Em outro intervalo de tempo, a desigualdade persiste. Segundo levantamento do Ipea, de janeiro de 2002 até março deste ano, as tarifas de ônibus avançaram 141%, e os metrôs tiveram alta de 96,3%. Já o preço dos carros novos subiu apenas 10,2% no período e o da gasolina, 70,5%.
Ribeiro fez uma conta que dá a dimensão exata do tamanho do incentivo. Em junho de 2005, em Belém, com o valor de dez litros de gasolina, se comprava 21,6 passagens de ônibus. Em abril de 2013, comprava 13,7 passagens. Em Porto Alegre, essa diferença caiu de 13,6 passagens para 10,1. Em Salvador, foi de 15,7 para 10,3.
Enquanto a política do governo para a gasolina é para conter os preços, o transporte público obedece ao calendário eleitoral. Em anos de eleição, a tarifa permanece a mesma. No primeiro ano de governo, vem a conta.
As manifestações de junho de 2013 conseguiram mudar um pouco essa lógica financeira eleitoral. Os reajustes que aconteceriam no ano passado (ou seja, ano seguinte à escolha dos prefeitos) ficaram represados ou foram compensados com desonerações para as empresas de ônibus. As autoridades temiam a reação da sociedade. Mas, desde dezembro do ano passado, cinco das 13 capitais acompanhadas pelo IBGE em sua pesquisa de inflação reajustaram a tarifa de ônibus este ano: Rio, Porto Alegre, Belém, Belo Horizonte e Goiânia.
O professor Luiz Roberto Cunha, da PUC-Rio, especialista em inflação, lembra que as mudanças de preços relativos, como a que ocorreu com o carro (que ficou relativamente mais barato, já que subiu menos que a inflação média), tendem a ser um incentivo para novos hábitos de consumo. Ele destaca também do simbolismo da posse de um veículo. Quem tem carro tem mais status, ainda mais quando é zero quilômetro.
— Para completar o cenário de incentivos, o governo agiu claramente para facilitar os financiamentos. Hoje, as taxas para aquisição de veículos são muito baixas e o próprio carro é a garantia — explica o professor.

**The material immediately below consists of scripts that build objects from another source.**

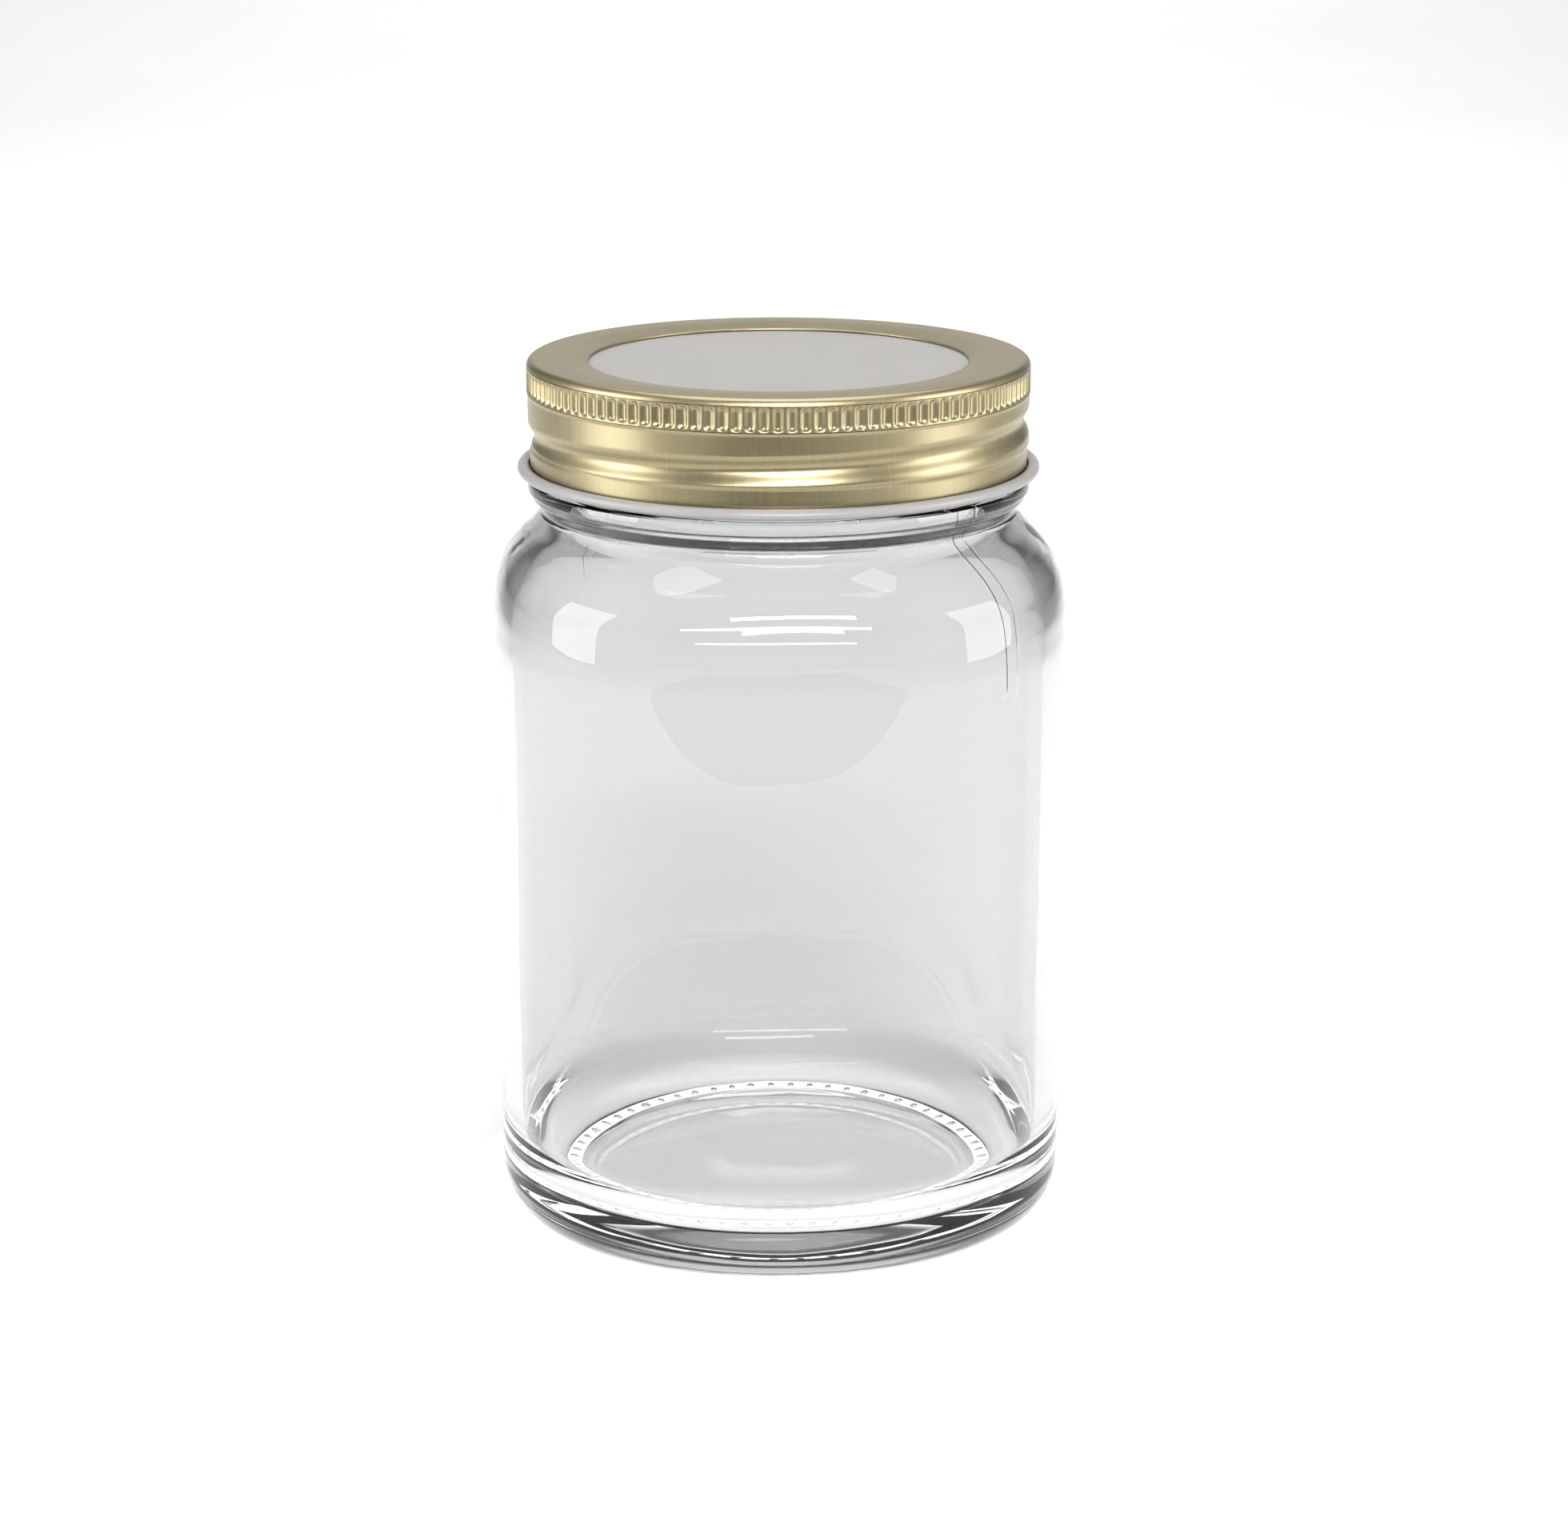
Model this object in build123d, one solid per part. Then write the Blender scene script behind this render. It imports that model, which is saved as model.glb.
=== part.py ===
from build123d import *
import math
import os

# Glass canning jar with a two-piece closure: a screw band, a loose lid disc and its sealing
# ring.  Millimetres, +Z up.  The origin is the centre of the ring the jar stands on; -Y is
# the front.  The closure is modelled screwed fully home.

# ---- overall sizes --------------------------------------------------------------------
closed_height = 128.0        # bearing ring to the top of the screw band
band_radius = 36.5           # outside of the band's skirt
body_half_width = 42.0       # centre to the middle of a side face
square_turn = 3.0            # degrees the four faces are turned about Z from the front
glass_wall = 3.6

# ---- jar ------------------------------------------------------------------------------
heel_radius = 8.0            # big round at the foot of the body
bearing_radius = 33.9        # middle of the ring the jar stands on
bearing_width = 3.4
floor_thick = 5.6            # at the inside corner of the floor
push_up = 1.6                # hollow under the floor inside the bearing ring
floor_crown = 0.8            # the floor's middle stands this much higher inside
inner_heel = 10.0
body_squareness = 2.42       # superellipse exponent of the body; 2 is a circle
cavity_squareness = 2.34
notch_count = 62             # small radial grip marks round the bearing ring
notch_length = 1.9
notch_width = 0.75
notch_depth = 0.18

# ---- neck and finish ------------------------------------------------------------------
neck_radius = 34.65          # narrowest place, where the shoulder starts
neck_z = 105.7
bead_radius = 36.55          # bead just below the band
bead_low_z = 108.7
bead_high_z = 110.65
finish_radius = 34.3         # plain wall the thread stands on
mouth_radius = 30.4
rim_round = 1.2
bead_step = 0.45             # small step on the underside of the bead
bead_edge = 0.3              # slope on the bead's lower corner
neck_foot = 0.8              # the turned neck reaches this far down into the body
neck_cone_z = 1.3            # above neck_z, where the neck has opened by neck_cone
neck_cone = 0.5
ledge = 0.12                 # a turned part starts this far inside the moulded one it joins
square_ramp = 1.15           # the shoulder is fully square before it reaches full width
cavity_drop = 0.6            # share of the wall by which the inner shoulder sits lower

# ---- thread, shared by glass and band ---------------------------------------------------
thread_pitch = 5.08
groove_front_z = 118.1       # height of the band's thread groove at the front
thread_fade = 32.0           # degrees each end takes to run out
thread_clearance = 0.3       # radial air between the two threads where they pass closest
glass_thread_height = 1.2
glass_thread_reach = 1.75    # from the thread's middle to where it dies into the wall
glass_thread_span = (-215.0, 215.0)      # degrees from the front, positive to the right
groove_depth = 0.9
groove_reach_up = 2.2        # the groove's upper flank is the gentle one
groove_reach_down = 1.2
band_thread_span = (-165.0, 262.0)

# ---- sheet-metal closure -----------------------------------------------------------------
sheet = 0.35
corner_round = 1.1           # bend between the band's skirt and its top
aperture_radius = 27.5       # the opening that shows the lid disc
slope_radius = 31.0          # the band's top is flat outside this and slopes down inside it
lip_drop = 0.45              # the opening's edge lies this much lower than the flat ring
knurl_count = 120
knurl_high_z = 126.7
knurl_low_z = 123.3
knurl_step = 0.12            # the skirt is this much smaller below the grip
grip_foot_z = 122.9
flute_depth = 0.18
flute_round = 0.62
skirt_low_radius = 36.15     # outside of the plain wall above the hem
skirt_low_z = 115.2
inset_height = 0.7           # how tall each step between two skirt sizes is
hem_radius = 1.1             # outside of the rolled hem's tube
hem_z = 112.15
hem_gap = 0.12               # between the hem's free edge and the skirt
joint = 0.03                 # overlap that ties the turned and lofted parts of the band

# ---- lid disc and sealing ring --------------------------------------------------------------
disc_gap = 0.05              # between the band's opening and the disc's top, screwed home
disc_sheet = 0.3
disc_radius = 34.0
panel_radius = 28.6          # raised middle panel
panel_step = 0.45
panel_slope = 0.5
disc_lip = 0.9               # edge turned down
seal_inner_radius = 30.9
seal_outer_radius = 33.2
seal_thick = 0.8
seal_gap = 0.02              # between the sealing ring and the glass, screwed home

# ---- heights that follow --------------------------------------------------------------------
lip_top_z = closed_height - lip_drop
panel_top_z = lip_top_z - sheet - disc_gap
channel_top_z = panel_top_z - panel_step
seal_top_z = channel_top_z - disc_sheet
rim_z = seal_top_z - seal_thick - seal_gap

# (share of body_half_width, height) of the shoulder, from the neck down to the full body
shoulder = (
    (0.842, 104.9),
    (0.868, 103.6),
    (0.902, 102.1),
    (0.938, 100.3),
    (0.966, 98.2),
    (0.984, 95.8),
    (0.995, 92.6),
    (1.000, 88.5),
)


def section(half_width, exponent, height, turn=square_turn, points=48):
    """Closed superellipse wire: round for exponent 2, squarer above it."""
    ring = []
    for i in range(points):
        a = 2 * math.pi * i / points
        r = half_width * (abs(math.cos(a)) ** exponent + abs(math.sin(a)) ** exponent) ** (-1 / exponent)
        b = a + math.radians(turn)
        ring.append((r * math.cos(b), r * math.sin(b), height))
    return Wire([Edge.make_spline([Vector(*p) for p in ring], periodic=True)])


def squareness(share, full):
    """Exponent between a circle (share 0) and the full body value (share 1)."""
    return 2 + (full - 2) * share


def outer_body():
    """Body from the bearing ring to the neck, as one smooth loft."""
    foot = bearing_radius + bearing_width / 2
    rows = []
    for step in range(0, 7):
        a = math.radians(15 * step)
        half_width = foot + (body_half_width - foot) * math.sin(a)
        rows.append((half_width, squareness(math.sin(a), body_squareness), heel_radius * (1 - math.cos(a))))
    for height in (20.0, 45.0, 70.0):
        rows.append((body_half_width, body_squareness, height))
    for share, height in reversed(shoulder):
        turned = (share - neck_radius / body_half_width) / (1 - neck_radius / body_half_width)
        rows.append((share * body_half_width, squareness(min(1, turned * square_ramp), body_squareness), height))
    rows.append((neck_radius, 2.0, neck_z))
    return Solid.make_loft([section(*row) for row in rows])


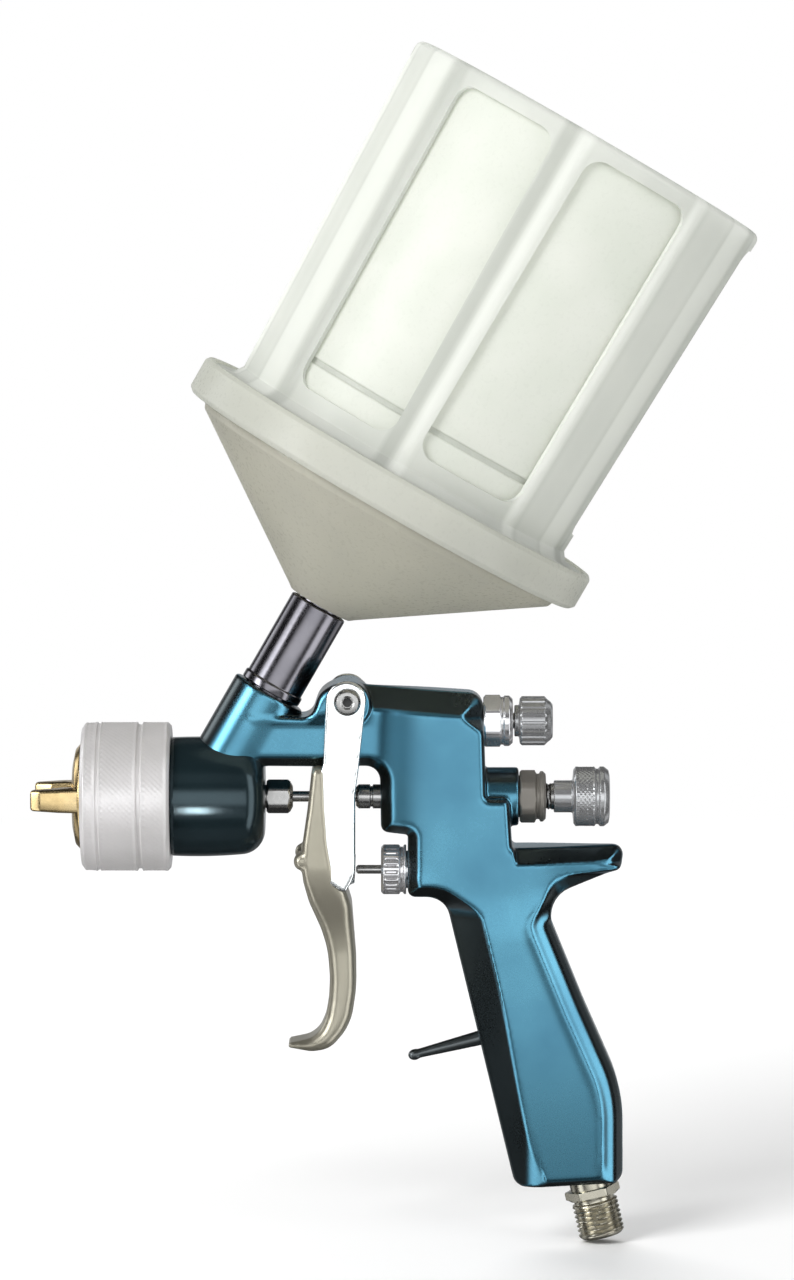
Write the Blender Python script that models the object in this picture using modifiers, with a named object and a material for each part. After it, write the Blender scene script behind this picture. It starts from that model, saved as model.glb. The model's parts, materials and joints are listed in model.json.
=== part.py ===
"""Gravity-feed HVLP spray gun with a windowed paint cup, built as the separate pieces it comes apart into.

Frame: metres, +Z up, origin in the middle of the hand grip. The gun sprays along -X and is the same
on both sides of the plane y = 0. Lengths below are in millimetres, and MM turns them into metres.
"""

import math

import bmesh
import bpy
from mathutils import Matrix, Vector

MM = 0.001
GAP = 0.3  # space left between neighbouring pieces

# Axes of the gun, all in the plane y = 0. A tilt turns +Z towards +X.
SPRAY_Z = 68.0  # fluid needle and nozzle
SPREADER_Z = 89.3  # spreader valve
VALVE_Z = 47.4  # air valve
PIVOT_X, PIVOT_Z = -53.8, 95.7  # trigger pivot
CUP_X, CUP_TILT = -92.7, 30.0  # where the cup's axis meets the spray axis, and its lean
INLET_X, INLET_Z, INLET_TILT = 18.0, -56.5, -13.0  # end face of the air inlet, pointing up the grip

# Main sizes
BODY_HALF = 11.5  # half the casting's thickness
HEAD_R, SPIGOT_R = 16.8, 16.2
RING_R, RING_FRONT, RING_BACK = 20.9, -128.2, -103.3
SPIGOT_FRONT = -112.2
CAP_FACE, HORN_TIP = -130.8, -142.2
ARM_IN, ARM_OUT = 12.0, 13.8  # the trigger's side plates, across the gun
CUP_FLANGE_R, FLANGE_LOW, FLANGE_HIGH = 61.9, 96.3, 107.0
FRAME_LOW_R, FRAME_TOP_R, FRAME_TOP = 51.5, 54.8, 212.6
FRAME_WALL, LINER_WALL = 1.8, 1.1
WINDOW_LOW, WINDOW_HIGH = 116.5, 207.0
WINDOW_ARC, RIB_ARC = 36.0, 10.0  # degrees round the cup
WINDOW_PAIRS, PAIR_TURN = 3, -94.0  # degrees from +X to the middle rib that faces the user

AXES = {
    "spray": ((0, 0, SPRAY_Z), 90.0),
    "spreader": ((0, 0, SPREADER_Z), 90.0),
    "valve": ((0, 0, VALVE_Z), 90.0),
    "cup": ((CUP_X, 0, SPRAY_Z), CUP_TILT),
    "inlet": ((INLET_X, 0, INLET_Z), INLET_TILT),
}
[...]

Marcos Bicalho dos Santos, diretor da Associação Nacional das Empresas de Transportes Urbanos (NTU), justifica a subida maior dos preços pela mudança na Lei do Petróleo no fim dos anos 1990. Com ela, acabou o subsídio cruzado ao óleo diesel que era cobrado no preço da gasolina. O diesel responde por 23% do custo dos ônibus no país. Ele se queixa também da tributação:
— Há cinco anos, os impostos que incidiam sobre o transporte de ônibus eram de 31%. Hoje, estão em 21%, com a desoneração da folha de pagamento e do PIS/Cofins. Mas acreditamos que seja possível reduzir mais, deixando a tributação da passagem de ônibus em apenas 5% — disse ele, que lembra que, com o aumento da frota de carros e o estrangulamento das vias, as empresas precisam de mais veículos e trabalhadores para atender a mesma demanda.
Pedágio barateado
Bicalho cita que 18% dos usuários não pagam passagem. Ele defende subsídio para a gratuidade, para evitar que o custo seja repassado ao restante dos usuários, aumentando o preço do transporte, como ocorre atualmente.
Cláudio Frischtak, da Inter.B Consultoria Internacional de Negócios, afirma que há preços subsidiados que estimulam ainda mais o uso do transporte individual:
— O governo federal está trabalhando na renovação da concessão da Ponte Rio-Niterói e já informou que pretende baratear o pedágio, que ficará muito mais competitivo que o preço das barcas. Isso está errado, o certo seria manter a tarifa e usar parte da arrecadação para financiar o metrô, por exemplo — disse.